Reforming dalam air mula-mula diperkenalkan oleh grup penelitian Dumesic. Teknologi ini bisa mendapatkan 35% hidrogen, 40% CO2, dan sisanya berupa gas hidrokarbon dengan memanfaatkan bahan baku alkohol, dan polialkohol termasuk gliserol serta sorbitol dikatalisis platinum atau palladium. Menggunakan teknologi pemisahan gas yang sudah mapan, hidrogen bisa dipisahkan dengan mudah dari campuran. Namun, teknologi ini tampaknya belum memenuhi harapan maksimal kalangan industri karena masih membutuhkan asupan material yang spesifik. Banyak kalangan berangan-angan jika seandainya bahan mentah yang digunakan lebih mudah didapatkan, misalnya gula (glukosa) atau serat selulose yang bisa didapatkan langsung dari tanaman.

Reforming dalam cecair ionik

skema produksi hidrogen dari gula maupun selulose menggunakan sistem cecair ionik-katalis ruthenium

Salah satu hasil penelitian yang sangat menjanjikan adalah proses reforming biomass dalam pelarut cecair ionik. Apakah itu cecair ionik? Cecair ionik atau istilah Inggrisnya ionic liquids adalah garam organik yang mencair atau meleleh pada suhu dibawah 100 derajat Celcius. Tentu saja biomass tersebut harus melalui proses pengolahan dan pemisahan terlebih dahulu, jadi jangan membayangkan biomass yang digunakan sekedar berupa limbah tanam-tanaman kemudian langsung dimasukkan dalam bejana reaksi. Biomass yang dimaksud bisa berupa serat selulose yang telah dibersihkan atau gula dari hasil perkebunan. Teknologi ini melibatkan katalis logam transisi berupa ruthenium kompleks, [(p-cymene)RuCl2]2 serta kondisi reaksi yang lembut.

Penelitian awal menggunakan bahan baku gula dan cecair ionik phosphonium metilphosphinat sebagai pelarutnya menunjukkan bahwa sistem tersebut memberikan produk akhir gas hidrogen (mencapai 31%) dan CO2 tanpa disertai pembentukan gas hidrokarbon. Dengan demikian produktifitas hidrogen bisa ditingkatkan dan proses pemisahan menjadi lebih sederhana. Sistem yang sama juga digunakan untuk menghasilkan hidrogen dari material serat selulose. Selulose merupakan biopolimer yang terbentuk oleh alam dan tidak larut dalam medium air atau pelarut organik biasa sehingga pemanfaatannya dalam produksi hidrogen menurut metode reforming dalam air dipastikan sulit dilakukan. Kunci keberhasilan dari sistem cecair-ionik dan katalis ruthenium adalah kemampuan cecair tersebut dalam melarutkan gula atau selulose serta katalis dan sekaligus mempertahankan kestabilan katalis. Mekanisme yang disarankan dari pengamatan spektroskopi adalah dekomposisi glukosa menjadi asam format untuk kemudian katalis ruthenium mendekomposisi asam format menjadi H2 dan CO2.

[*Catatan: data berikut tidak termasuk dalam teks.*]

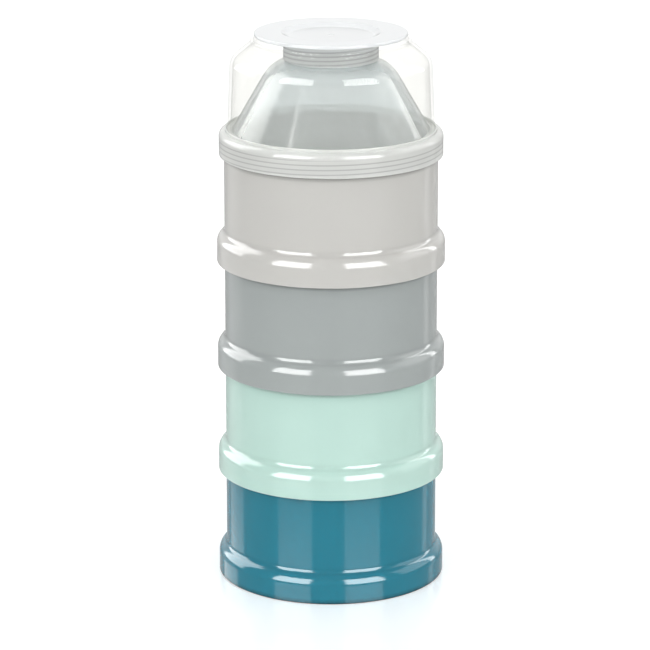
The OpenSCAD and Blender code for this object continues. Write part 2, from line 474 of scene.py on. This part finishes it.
PLASTIC_IOR = 1.49
CORNER_REACH = 2.0     # how near a surface must be for a corner to get painted shade
CORNER_DEPTH = 1.6     # how dark the painted corner shade gets
EDGE_LINE = 0.35       # width of the painted line of shade that a thread's edge shows as
EDGE_SHADE = 0.8       # the painted line's brightness beside the plastic's
GRAIN_DETAIL = 3
GRAIN_DEPTH = 0.1      # of the moulding texture
ROUGHNESS_SPREAD = 0.02


def linear(colour):
    """sRGB 0-255 to the linear colour that a shader takes."""
    c = [v / 255 for v in colour]
    return [v / 12.92 if v <= 0.04045 else ((v + 0.055) / 1.055) ** 2.4 for v in c] + [1]


def blank_material(name):
    mat = bpy.data.materials.new(name)
    mat.use_nodes = True
    mat.node_tree.nodes.clear()
    return mat, mat.node_tree.nodes, mat.node_tree.links


def fine_bump(nodes, links, scale, strength):
    """A faint moulding texture: a little noise, and the normal that it gives."""
    coords = nodes.new("ShaderNodeTexCoord")
    noise = nodes.new("ShaderNodeTexNoise")
    noise.inputs["Scale"].default_value = scale
    noise.inputs["Detail"].default_value = GRAIN_DETAIL
    links.new(coords.outputs["Object"], noise.inputs["Vector"])
    bump = nodes.new("ShaderNodeBump")
    bump.inputs["Strength"].default_value = strength
    bump.inputs["Distance"].default_value = GRAIN_DEPTH * MM
    links.new(noise.outputs["Fac"], bump.inputs["Height"])
    return noise, bump


def painted_corner_shade(nodes, links, colour):
    """The colour with painted shade: darker where another surface stands close by."""
    near = nodes.new("ShaderNodeAmbientOcclusion")
    near.inputs["Distance"].default_value = CORNER_REACH * MM
    depth = nodes.new("ShaderNodeMath")
    depth.operation = "POWER"
    links.new(near.outputs["AO"], depth.inputs[0])
    depth.inputs[1].default_value = CORNER_DEPTH
    shaded = nodes.new("ShaderNodeMix")
    shaded.data_type = "RGBA"
    links.new(depth.outputs[0], shaded.inputs["Factor"])
    shaded.inputs["A"].default_value = (0, 0, 0, 1)
    shaded.inputs["B"].default_value = colour
    return shaded.outputs["Result"]


def plastic(name, colour, roughness, corners=True):
    """Glossy coloured plastic or rubber, with painted shade in its corners unless corners is False. The soft
    pale rubber goes without that painted shade, as light inside a soft pale rubber keeps its corners from
    darkening.
    """
    mat, nodes, links = blank_material(name)
    out = nodes.new("ShaderNodeOutputMaterial")
    shader = nodes.new("ShaderNodeBsdfPrincipled")
    shader.inputs["IOR"].default_value = PLASTIC_IOR
    # painted shade: the base colour darkens in corners where another surface stands close by
    if corners:
        links.new(painted_corner_shade(nodes, links, linear(colour)), shader.inputs["Base Color"])
    else:
        shader.inputs["Base Color"].default_value = linear(colour)
    noise, bump = fine_bump(nodes, links, scale=900, strength=0.06)
    spread = nodes.new("ShaderNodeMapRange")
    spread.inputs["To Min"].default_value = roughness - ROUGHNESS_SPREAD
    spread.inputs["To Max"].default_value = roughness + ROUGHNESS_SPREAD
    links.new(noise.outputs["Fac"], spread.inputs["Value"])
    links.new(spread.outputs["Result"], shader.inputs["Roughness"])
    links.new(bump.outputs["Normal"], shader.inputs["Normal"])
    links.new(shader.outputs["BSDF"], out.inputs["Surface"])
    return mat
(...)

Walaupun produktifitas menunjukkan penurunan setelah melakukan beberapa kali reaksi menggunakan medium dan katalis yang sama, hasil percobaan ini bisa menjadi batu loncatan demi mencapai sistem yang lebih mumpuni, terutama menemukan cecair ionik yang berdaya tahan tinggi dan mampu melarutkan selulose lebih banyak.

Salam hijau!

Disarikan dari: N. Taccardia, D. Assenbaum,M. E. M. Berger, A. Bösmann, F. Enzenberger, R. Wölfel, S. Neuendorf, Volker Goeke, N. Schödel, H. -J. Maass, H. Kistenmacher, and P. Wasserscheid, Catalytic production of hydrogen from glucose and other carbohydrates under exceptionally mild reaction conditions, Green Chemistry 12 (2010) 1150-1156.

 

2 Tanggapan

Subscribe to comments with RSS.

  1. erwin said, on Mei 3, 2011 at 4:35 pm

    Sungguh artikel yang bermanfaat, semoga semakin menggiatkan kita untuk terus meneliti energy yg terbarukan ini hingga mencapai kesempurnaan. Salam Hangat.

    • mAthA inggin bixara said, on November 25, 2011 at 2:27 pm

      Salam hangat juga mas erwin! semoga anda juga mau terlibat dalam pengembangan energi terbarukan.